Orson Scott Card on the Punic Wars

Tuesday, May 23rd, 2006

I was surprised to learn that Orson Scott Card (Ender’s Game) didn’t know much about the Punic Wars:

Speaking of military history, I realized a while ago that I knew absolutely nothing about the three Punic Wars except that they were fought between Rome and Carthage, the Carthaginian Hannibal was a great general, and Rome won in the end.

The Punic Wars, by Adrian Goldsworthy (Cassell & Co., 2000, 412 pp.) turned out to be the solution for my ignorance. This is an extraordinarily clear and fair-minded history of battles, strategies, and political struggles so remote in time that everything has to be pieced together from ancient sources that are often fragmentary. And the fragments we have are often unreliable, since the ancient writers had their own agendas.

As Rome expanded through central Italy, it was probably inevitable that it would collide with Carthage. The then-rich island of Sicily, divided among many city-states, lay right between the two nascent empires.

So the first war was essentially a contest for control of Sicily. Carthage was a sea-faring nation and Rome was not, so you’d think that the Carthaginians would have won handily in a struggle over an island.

But they were dealing with the Romans, and the thing about Romans was: They never gave up. Even though they had democratic institutions, the ruling class was deeply imbued with a stubborn sense of honor and entitlement that would not bend.

In other words, they didn’t get a year into a war, hold some polls, and cancel the fight. Which may be one reason why Rome created an empire that dominated the Mediterranean world from the Punic Wars until Byzantium finally fell to the Turks in the fifteenth century.
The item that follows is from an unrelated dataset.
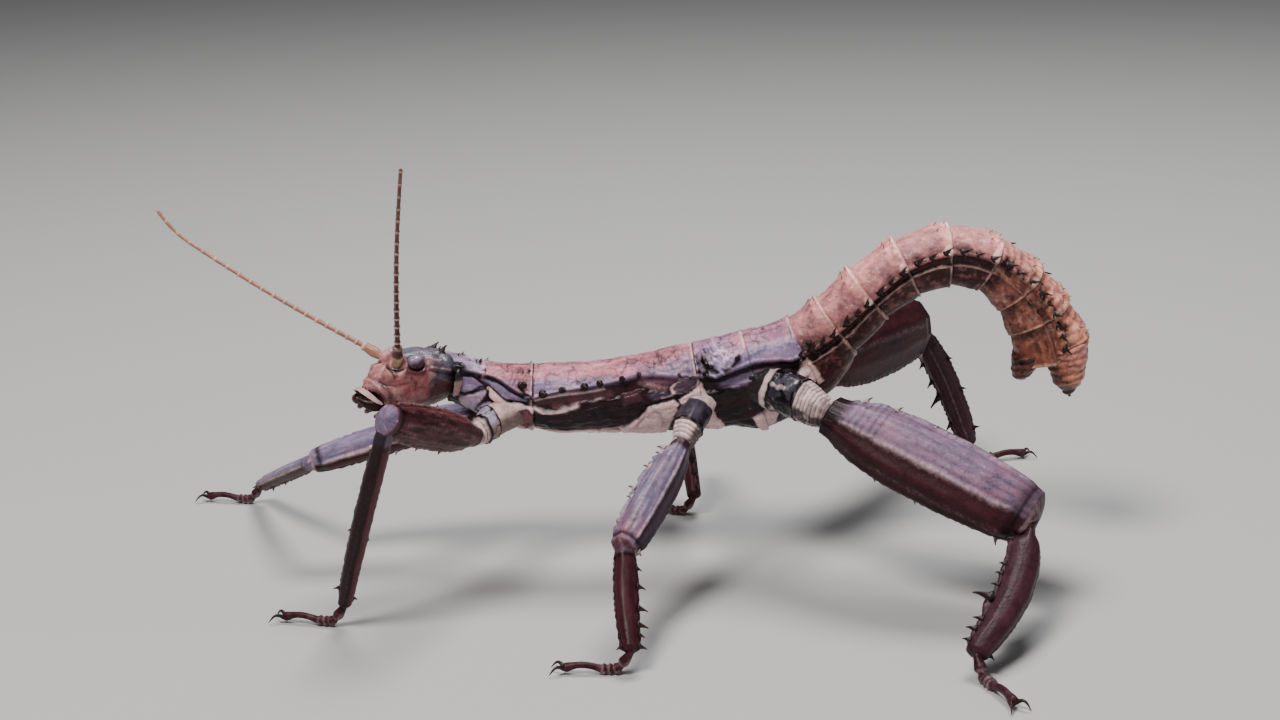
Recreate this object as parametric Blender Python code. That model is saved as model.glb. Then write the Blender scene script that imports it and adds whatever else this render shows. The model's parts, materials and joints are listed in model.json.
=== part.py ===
# A male tree-lobster stick insect standing at rest, life-size, its abdomen curled over its back.
#
# All sizes below are in millimetres, and MM turns them into the scene's metres. The insect faces -X,
# its left side is -Y, and +Z is up, with the floor at 0. Every plate of the shell is its own closed
# solid, parted from its neighbours by a thin gap.

import math

import bmesh
import bpy
from mathutils import Matrix, Vector

MM = 0.001
GAP = 0.3  # clearance between two neighbouring solids
SHARP_ANGLE = 38.0
UP = Vector((0, 0, 1))

# ---- driving dimensions: the trunk -------------------------------------------------------------
# The side line of the back plates starts at the neck. Each piece carries it on by its own length
# at its own pitch (degrees above the horizontal).
NECK_JOINT = Vector((-28.3, 0, 31.5))
TRUNK = (
    # name, length, pitch, kind of plate
    ("prothorax", 12.2, -10.0, "collar"),
    ("mesothorax", 25.4, 6.5, "saddle"),
    ("metathorax", 8.2, 13.0, "saddle"),
    ("abdomen_1", 8.0, 16.0, "saddle"),
    ("abdomen_2", 6.1, 31.0, "ring"),
    ("abdomen_3", 6.9, 41.0, "ring"),
    ("abdomen_4", 7.2, 35.5, "ring"),
    ("abdomen_5", 7.1, 16.5, "ring"),
    ("abdomen_6", 7.1, -14.0, "ring"),
    ("abdomen_7", 6.8, -39.5, "ring"),
    ("abdomen_8", 5.8, -52.5, "ring"),
    ("abdomen_9", 5.1, -66.0, "ring"),
)
TAIL_LENGTH, TAIL_PITCH = 8.6, -81.0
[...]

Rome didn’t have any ships? They built them. No trained sailors? They trained them as best they could, and the survivors of the first battles were certified as fully trained.

The first war ended with a Roman victory, but only because the Carthaginians decided it was cheaper to declare peace and pay tribute. That was their way of waging war — a Levantine way. They fought their wars with money. Their armies were mostly hired mercenaries, and they constantly weighed the cost. If surrender was cheaper than victory and left them free to continue making money, then they didn’t mind “losing.”

The Romans, however, had a very different view. When an enemy surrendered, the Romans regarded their surrender as permanent. From then on they were expected to behave like “allies,” which to Rome meant “subject states.”

The Carthaginians didn’t act that way. In fact, as they carved out a new empire in Spain, under the leadership of Hannibal Barco and his relatives, the Carthaginians actually became shockingly disobedient to the Romans. Well, it was shocking to the Romans, anyway.

The result was the last war that came close to extinguishing Rome for many years. Hannibal crossed the Alps and promptly destroyed every Roman army sent against him. To the Carthaginians, it seemed obvious: Rome was defeated, so Rome should surrender, pay tribute, and everybody could go home and make money again.

Only Rome didn’t know how to surrender. Or if they did, they had no intention of doing it. They kept raising new armies — of proud Roman citizens — along with troops from allied states. Unable to defeat Hannibal, they kept him busy, taking back whatever cities he had seized almost as soon as he left them. Hannibal, meanwhile, was baffled by the fact that he kept winning and yet the overall victory kept slipping out of his hands.

Finally the Romans under Scipio Africanus took the war home to Carthage in Africa, and even though Hannibal came home to try to defend his homeland, the Romans won.

The third Punic War was simply naked Roman aggression. Carthage was subservient now, but it irritated some Romans that their former enemy was rich again. So the found a ridiculous pretext for war, and despite almost desperate attempts by the Carthaginians to placate and obey Rome, it finally came to war, which Carthage lost so thoroughly that the city was utterly destroyed.

The side that refuses to lose is often the one that wins; the side that has no stomach for a longterm war, fought by its own citizens, is at a decisive disadvantage against a determined enemy. There are lessons to be learned, even from ancient times.

We may think we don’t want to be Rome — after all, we’re not in the empire business, and these days we obviously get bored with wars, even wars we’re winning. But it’s good to remember that it was the city that didn’t take its wars all that seriously, the city that was willing to surrender, that eventually was destroyed. Just a thought.